■ Stored rows ■
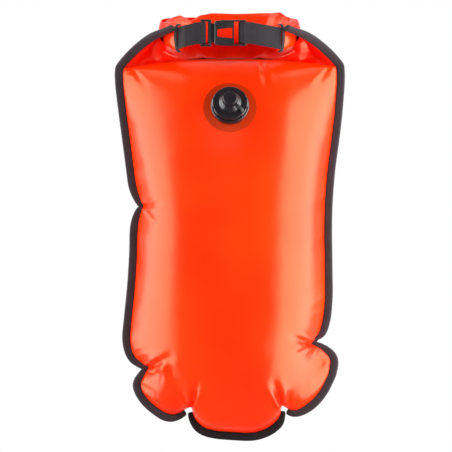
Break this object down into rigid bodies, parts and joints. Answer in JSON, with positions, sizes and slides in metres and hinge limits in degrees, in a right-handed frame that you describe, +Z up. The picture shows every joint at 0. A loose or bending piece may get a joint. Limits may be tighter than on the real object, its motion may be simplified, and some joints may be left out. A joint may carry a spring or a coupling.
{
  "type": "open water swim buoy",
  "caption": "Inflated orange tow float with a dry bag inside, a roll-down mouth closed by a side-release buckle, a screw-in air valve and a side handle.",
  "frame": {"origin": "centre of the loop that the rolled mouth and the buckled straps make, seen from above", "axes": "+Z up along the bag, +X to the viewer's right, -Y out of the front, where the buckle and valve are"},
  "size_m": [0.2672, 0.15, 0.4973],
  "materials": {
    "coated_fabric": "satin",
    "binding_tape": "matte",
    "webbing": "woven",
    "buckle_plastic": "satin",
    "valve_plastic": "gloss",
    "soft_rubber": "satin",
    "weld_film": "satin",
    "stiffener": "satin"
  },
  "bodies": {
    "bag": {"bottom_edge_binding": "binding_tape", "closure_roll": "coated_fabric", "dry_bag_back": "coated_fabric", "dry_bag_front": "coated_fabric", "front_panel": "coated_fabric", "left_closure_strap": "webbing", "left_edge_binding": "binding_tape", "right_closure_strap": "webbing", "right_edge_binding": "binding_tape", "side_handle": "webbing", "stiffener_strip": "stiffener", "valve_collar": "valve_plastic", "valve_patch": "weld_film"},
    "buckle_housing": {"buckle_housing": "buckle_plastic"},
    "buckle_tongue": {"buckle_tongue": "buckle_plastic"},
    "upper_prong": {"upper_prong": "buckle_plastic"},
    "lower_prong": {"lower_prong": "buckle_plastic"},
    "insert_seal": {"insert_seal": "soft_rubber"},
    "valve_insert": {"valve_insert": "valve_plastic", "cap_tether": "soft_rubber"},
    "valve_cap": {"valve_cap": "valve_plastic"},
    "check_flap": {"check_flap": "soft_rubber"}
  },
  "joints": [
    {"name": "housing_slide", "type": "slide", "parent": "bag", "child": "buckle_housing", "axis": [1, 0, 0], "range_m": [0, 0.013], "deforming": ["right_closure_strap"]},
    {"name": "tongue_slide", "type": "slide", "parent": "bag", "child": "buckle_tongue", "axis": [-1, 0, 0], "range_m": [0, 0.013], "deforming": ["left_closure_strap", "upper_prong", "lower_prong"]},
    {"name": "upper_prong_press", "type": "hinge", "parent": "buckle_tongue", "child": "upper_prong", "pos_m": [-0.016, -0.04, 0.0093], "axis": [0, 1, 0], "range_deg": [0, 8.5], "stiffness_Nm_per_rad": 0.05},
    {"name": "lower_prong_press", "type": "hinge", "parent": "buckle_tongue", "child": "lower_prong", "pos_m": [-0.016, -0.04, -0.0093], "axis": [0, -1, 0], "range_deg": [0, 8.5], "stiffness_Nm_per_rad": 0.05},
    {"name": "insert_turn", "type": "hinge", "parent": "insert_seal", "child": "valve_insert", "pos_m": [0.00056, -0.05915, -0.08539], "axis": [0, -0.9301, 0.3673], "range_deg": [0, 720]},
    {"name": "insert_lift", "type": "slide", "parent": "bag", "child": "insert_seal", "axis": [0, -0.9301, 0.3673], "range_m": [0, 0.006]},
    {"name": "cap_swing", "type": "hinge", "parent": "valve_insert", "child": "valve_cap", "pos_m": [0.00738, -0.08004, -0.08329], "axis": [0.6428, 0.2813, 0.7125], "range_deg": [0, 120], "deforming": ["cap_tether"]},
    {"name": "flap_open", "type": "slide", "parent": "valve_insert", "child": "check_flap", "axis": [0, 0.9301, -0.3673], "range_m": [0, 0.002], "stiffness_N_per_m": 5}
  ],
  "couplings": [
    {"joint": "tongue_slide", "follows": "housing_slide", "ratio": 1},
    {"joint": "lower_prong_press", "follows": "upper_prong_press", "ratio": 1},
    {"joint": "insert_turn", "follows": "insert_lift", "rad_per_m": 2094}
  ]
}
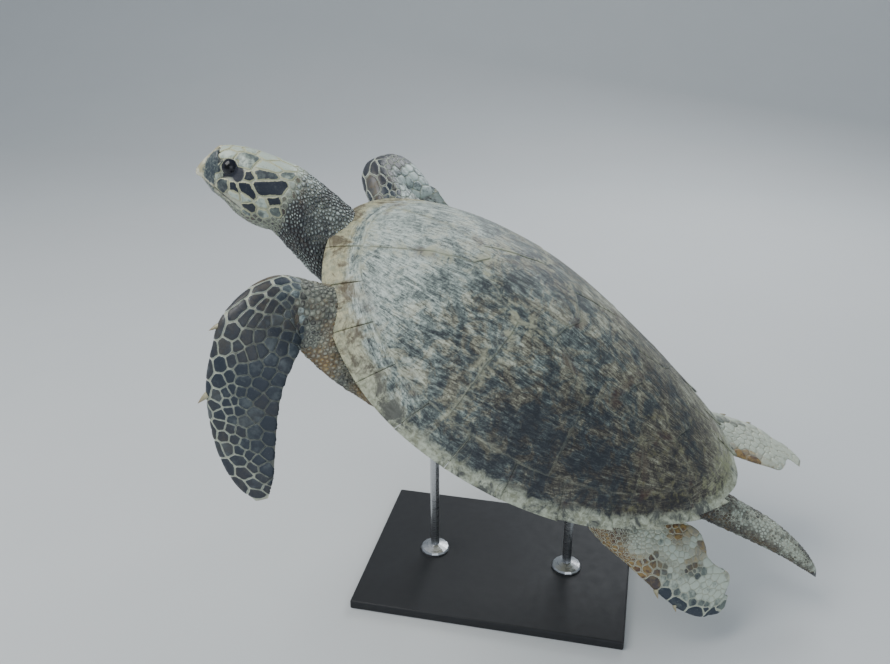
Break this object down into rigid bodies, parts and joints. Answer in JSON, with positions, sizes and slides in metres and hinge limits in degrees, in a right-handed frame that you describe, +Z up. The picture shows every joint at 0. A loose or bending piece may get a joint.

■ Problem details ■
Write out all the lines again, exactly as they are.

■ Completed task ■
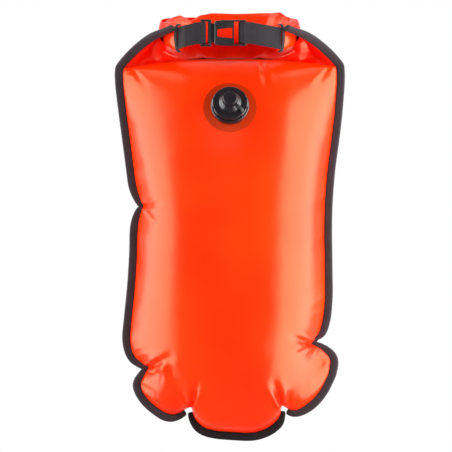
Break this object down into rigid bodies, parts and joints. Answer in JSON, with positions, sizes and slides in metres and hinge limits in degrees, in a right-handed frame that you describe, +Z up. The picture shows every joint at 0. A loose or bending piece may get a joint. Limits may be tighter than on the real object, its motion may be simplified, and some joints may be left out. A joint may carry a spring or a coupling.
{
  "type": "open water swim buoy",
  "caption": "Inflated orange tow float with a dry bag inside, a roll-down mouth closed by a side-release buckle, a screw-in air valve and a side handle.",
  "frame": {"origin": "centre of the loop that the rolled mouth and the buckled straps make, seen from above", "axes": "+Z up along the bag, +X to the viewer's right, -Y out of the front, where the buckle and valve are"},
  "size_m": [0.2672, 0.15, 0.4973],
  "materials": {
    "coated_fabric": "satin",
    "binding_tape": "matte",
    "webbing": "woven",
    "buckle_plastic": "satin",
    "valve_plastic": "gloss",
    "soft_rubber": "satin",
    "weld_film": "satin",
    "stiffener": "satin"
  },
  "bodies": {
    "bag": {"bottom_edge_binding": "binding_tape", "closure_roll": "coated_fabric", "dry_bag_back": "coated_fabric", "dry_bag_front": "coated_fabric", "front_panel": "coated_fabric", "left_closure_strap": "webbing", "left_edge_binding": "binding_tape", "right_closure_strap": "webbing", "right_edge_binding": "binding_tape", "side_handle": "webbing", "stiffener_strip": "stiffener", "valve_collar": "valve_plastic", "valve_patch": "weld_film"},
    "buckle_housing": {"buckle_housing": "buckle_plastic"},
    "buckle_tongue": {"buckle_tongue": "buckle_plastic"},
    "upper_prong": {"upper_prong": "buckle_plastic"},
    "lower_prong": {"lower_prong": "buckle_plastic"},
    "insert_seal": {"insert_seal": "soft_rubber"},
    "valve_insert": {"valve_insert": "valve_plastic", "cap_tether": "soft_rubber"},
    "valve_cap": {"valve_cap": "valve_plastic"},
    "check_flap": {"check_flap": "soft_rubber"}
  },
  "joints": [
    {"name": "housing_slide", "type": "slide", "parent": "bag", "child": "buckle_housing", "axis": [1, 0, 0], "range_m": [0, 0.013], "deforming": ["right_closure_strap"]},
    {"name": "tongue_slide", "type": "slide", "parent": "bag", "child": "buckle_tongue", "axis": [-1, 0, 0], "range_m": [0, 0.013], "deforming": ["left_closure_strap", "upper_prong", "lower_prong"]},
    {"name": "upper_prong_press", "type": "hinge", "parent": "buckle_tongue", "child": "upper_prong", "pos_m": [-0.016, -0.04, 0.0093], "axis": [0, 1, 0], "range_deg": [0, 8.5], "stiffness_Nm_per_rad": 0.05},
    {"name": "lower_prong_press", "type": "hinge", "parent": "buckle_tongue", "child": "lower_prong", "pos_m": [-0.016, -0.04, -0.0093], "axis": [0, -1, 0], "range_deg": [0, 8.5], "stiffness_Nm_per_rad": 0.05},
    {"name": "insert_turn", "type": "hinge", "parent": "insert_seal", "child": "valve_insert", "pos_m": [0.00056, -0.05915, -0.08539], "axis": [0, -0.9301, 0.3673], "range_deg": [0, 720]},
    {"name": "insert_lift", "type": "slide", "parent": "bag", "child": "insert_seal", "axis": [0, -0.9301, 0.3673], "range_m": [0, 0.006]},
    {"name": "cap_swing", "type": "hinge", "parent": "valve_insert", "child": "valve_cap", "pos_m": [0.00738, -0.08004, -0.08329], "axis": [0.6428, 0.2813, 0.7125], "range_deg": [0, 120], "deforming": ["cap_tether"]},
    {"name": "flap_open", "type": "slide", "parent": "valve_insert", "child": "check_flap", "axis": [0, 0.9301, -0.3673], "range_m": [0, 0.002], "stiffness_N_per_m": 5}
  ],
  "couplings": [
    {"joint": "tongue_slide", "follows": "housing_slide", "ratio": 1},
    {"joint": "lower_prong_press", "follows": "upper_prong_press", "ratio": 1},
    {"joint": "insert_turn", "follows": "insert_lift", "rad_per_m": 2094}
  ]
}
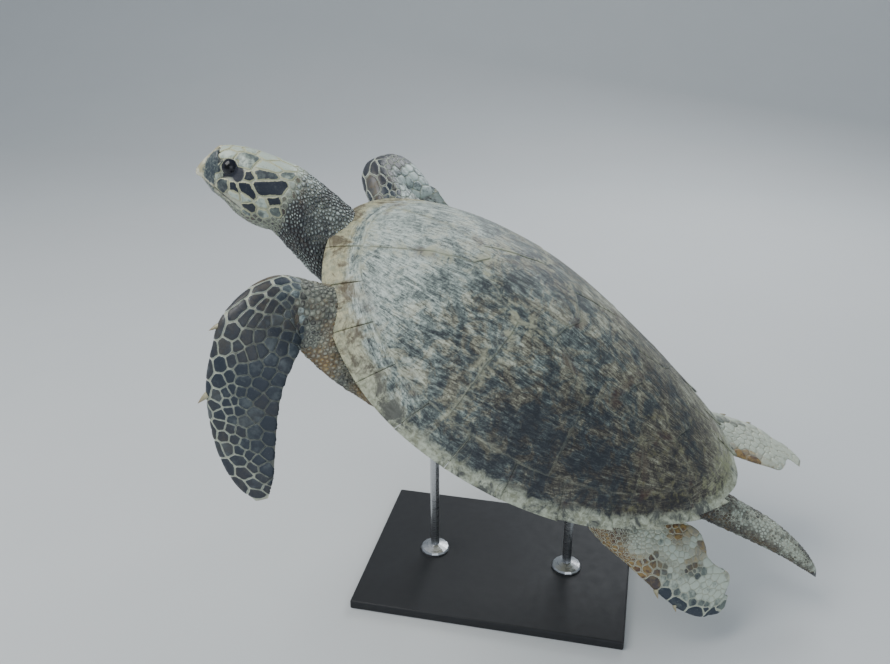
Break this object down into rigid bodies, parts and joints. Answer in JSON, with positions, sizes and slides in metres and hinge limits in degrees, in a right-handed frame that you describe, +Z up. The picture shows every joint at 0. A loose or bending piece may get a joint.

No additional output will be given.